Emily wrote the op-ed last spring after she was fed up with the girls’ softball team having to play on a no-frills field at Hunnewell Elementary School in Wellesley, especially when the boys’ baseball teams play on the renovated Reidy Field, which comes complete with dugouts, a high-tech scoreboard, a game announcer, and better-maintained grounds.

The last straw was drawn when the girls’ team had to cancel a game because the field’s lights would not work and the umpire failed to show up.

“I finally decided that I couldn’t take this anymore. It isn’t fair,” Emily wrote in her May 3 piece.
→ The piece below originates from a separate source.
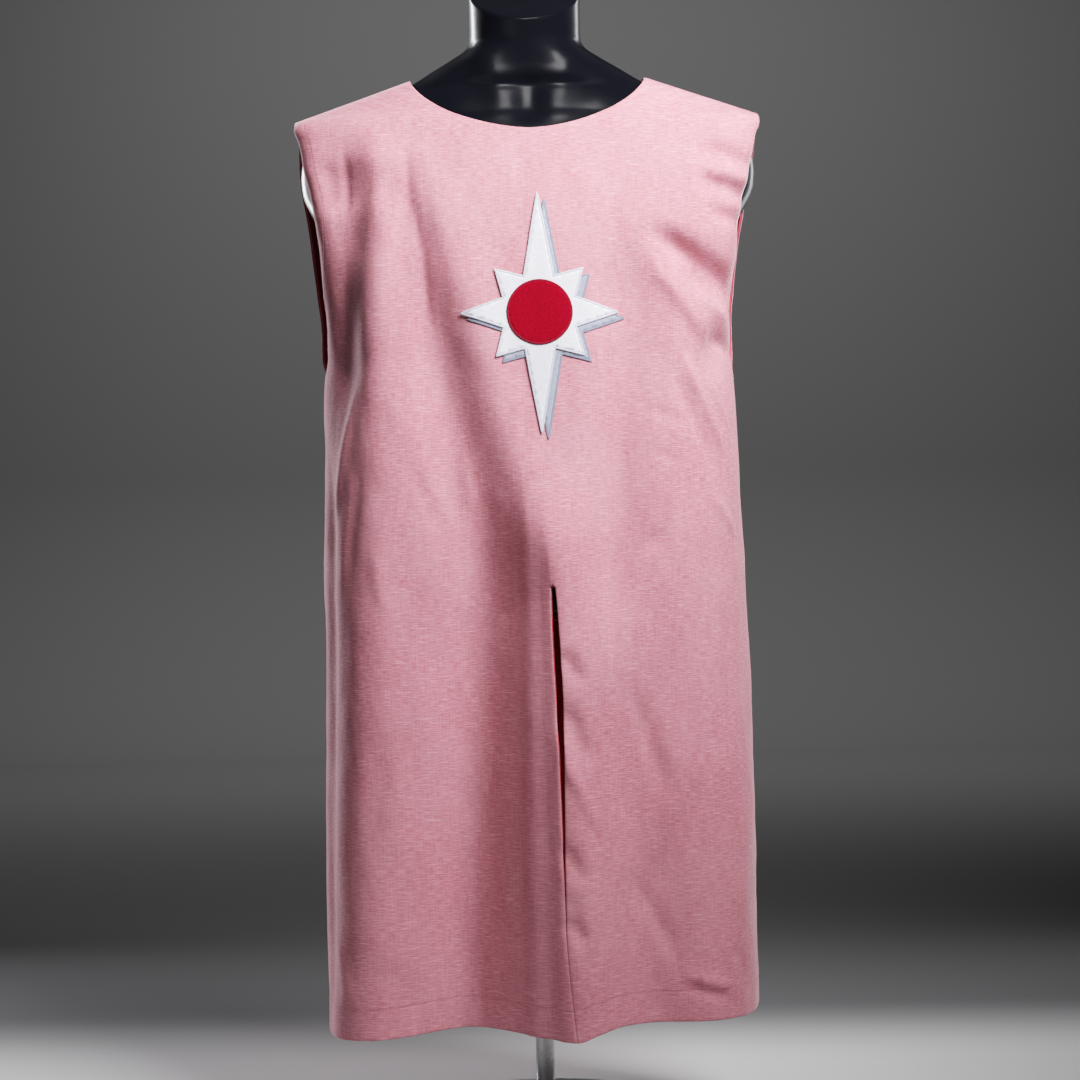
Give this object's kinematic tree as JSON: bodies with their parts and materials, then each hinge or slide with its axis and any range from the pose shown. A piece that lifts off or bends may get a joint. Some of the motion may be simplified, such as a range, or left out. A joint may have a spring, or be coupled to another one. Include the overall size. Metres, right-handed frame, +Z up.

She said league officials should not expect “all softball players in Wellesley to accept this unequal treatment.”

However, despite the positive reactions Emily said she received, she said the girls’ softball teams have yet to see any change five months later.

“Unfortunately, everything has just stayed the same,” Emily said this week. “The softball season hasn’t started yet, so I hope things will change by then.”

Emily said she thinks the league should add a scoreboard and an announcer to softball games.

Representatives of the Wellesley Little League and Girls’ Softball organization, which oversees all of the teams, did not respond to e-mails seeking comment.

Wellesley town officials say that girls having to use the shabbier field is a byproduct of needing different facility specifications, such as a flat pitcher’s mound, for softball.

“They’re two different types of fields,” said Tom Harrington, a Wellesley recreation commissioner and a member of Wellesley’s Playing Fields Task Force.

He said that Reidy Field, which was built for baseball, happened to be renovated less than a decade ago with privately raised funds.

However, he said that the task force is not aware of any fund-raising efforts for any softball fields at this time.

“Because the town has so many other needs, much of the work we do now is with funds raised privately, so we don’t really have any town money to fix any fields right now,” Harrington said. “But we are certainly always looking at them and trying to figure out ways to get them fixed.”